The ceramics with high crystalline content (aluminum and/or zirconium oxides) have demonstrated better clinical results than feldspar-, leucite-, and lithium disilicate-based ceramics. In fact, increasing the mechanical strength, by increasing the crystalline content and decreasing the glass content, results in an acid-resistant ceramic whereby any type of acid treatment produces insufficient surface changes for adequate bonding to resin. Hydrofluoric acid attacks the glass phase producing a retentive surface for micromechanical bonding, and the silane coupling agent promotes a chemical bond between the silica of these ceramics and the methacrylate groups of the resin. The silica coating process is based on similar adhesive principles and appears to be a promising method for treating high crystalline ceramics.

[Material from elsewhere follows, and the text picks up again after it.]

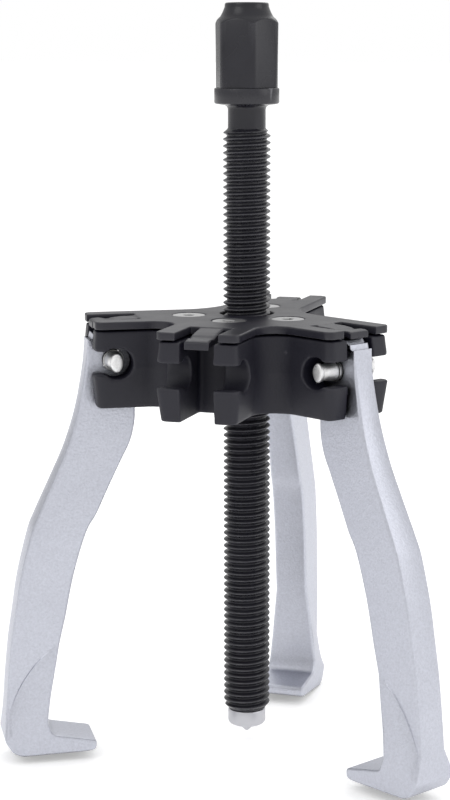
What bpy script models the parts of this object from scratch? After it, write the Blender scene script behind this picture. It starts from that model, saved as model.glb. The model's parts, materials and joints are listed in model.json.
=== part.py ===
"""Gear puller: a four-station body, three swinging arms and a screw spindle.

Metres, +Z up along the spindle.  The origin is the point of the pressure tip.  The rear arm
hangs at +Y, the left and right arms at 210 and 330 degrees, and the empty station faces -Y.
Inside a station, r is the distance from the spindle, t runs sideways and z is up.
"""
import math

import bmesh
import bpy
from mathutils import Euler, Matrix, Vector

# Stations: direction from the spindle, in degrees about +Z
STATIONS = {"rear": 90.0, "left": 210.0, "right": 330.0, "front": 270.0}
ARM_LEAN = {"rear": -5.8, "left": 0.2, "right": 1.5}   # degrees, outward is positive

# Spindle, M14 x 2 with a 17 mm hexagon
THREAD_RADIUS = 0.0070
THREAD_BOTTOM = 0.0077
THREAD_TOP = 0.1833
END_CHAMFER = 0.0013
RUN_OUT = 0.0010
NECK_RADIUS = 0.00555
COLLAR_RADIUS = 0.00955
COLLAR_BOTTOM = 0.1906
COLLAR_TOP = 0.1953
COLLAR_CHAMFER = 0.0006
NECK_FILLET = 0.0014
HEX_ACROSS_FLATS = 0.0170
HEX_TOP = 0.2141
HEX_CONE_TOP = 0.2169
HEX_CORNER_ANGLE = 58.2
HEAD_TOP_RADIUS = 0.0064
HEAD_TOP = 0.2197
HEAD_TOP_CHAMFER = 0.0008
END_BORE_RADIUS = 0.0030
END_BORE_TOP = 0.0174
SPINDLE_SIDES = 48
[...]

Surface treatments including a tribochemical silica coating process (Rocatec; 3M ESPE), airborne-particle-abrasion with either 250 μm or 50 μm aluminum oxide, airborne particle abrasion with 50 μm aluminum oxide combined with 38% hydrofluoric acid etching or diamond abrasion with a rotary cutting instrument were reported to have only a minor influence on bond strength to zirconia ceramic. Zirconia-based restorations do not require an adhesive interface for retention. Along with the strength of the material, the cementation technique is also important to the clinical success of a restoration. Due to their high fracture resistance, zirconium-oxide crowns and FPDs can be cemented using conventional methods recommended by the manufacturers.

However, resin bonding between a tooth and the restoration is advocated for improving the retention, marginal adaptation, and fracture resistance of restorations. [21],[22]


In comparison to Al 2 O 3 ceramics, ZrO 2 ceramics usually have twice the flexural strength and fracture toughness. The main reason for the superior fracture strength of ZrO 2 ceramic lies in the metastable tetragonal crystalline structure at room temperature. This structure represents an efficient mechanism against flaw propagation. In contrast, ZrO 2 ceramic exhibits thermal conductivity values 1 to 10 times lower than Al 2 O 3 ceramic. Therefore, ZrO 2 abutments should be more at risk to fail than Al 2 O 3 by heat-producing surface treatments that produce high-temperature spots because of the very low heat dissipation of the material. In addition, grinding ZrO 2 ceramic induces surface flaws and micro cracks, which influence the fracture resistance of the material.

The strength and fracture toughness have often been the first parameters investigated to understand the clinical potentiality and limits of any dental ceramic. Therefore, zirconia has been developed with the aim of providing a stronger and tougher material to the dental speciality. This paper recommends that zirconia can be successfully selected as a core material for fixed prosthodontic restoration of both anterior and posterior teeth as it is well supported by documented clinical evaluation.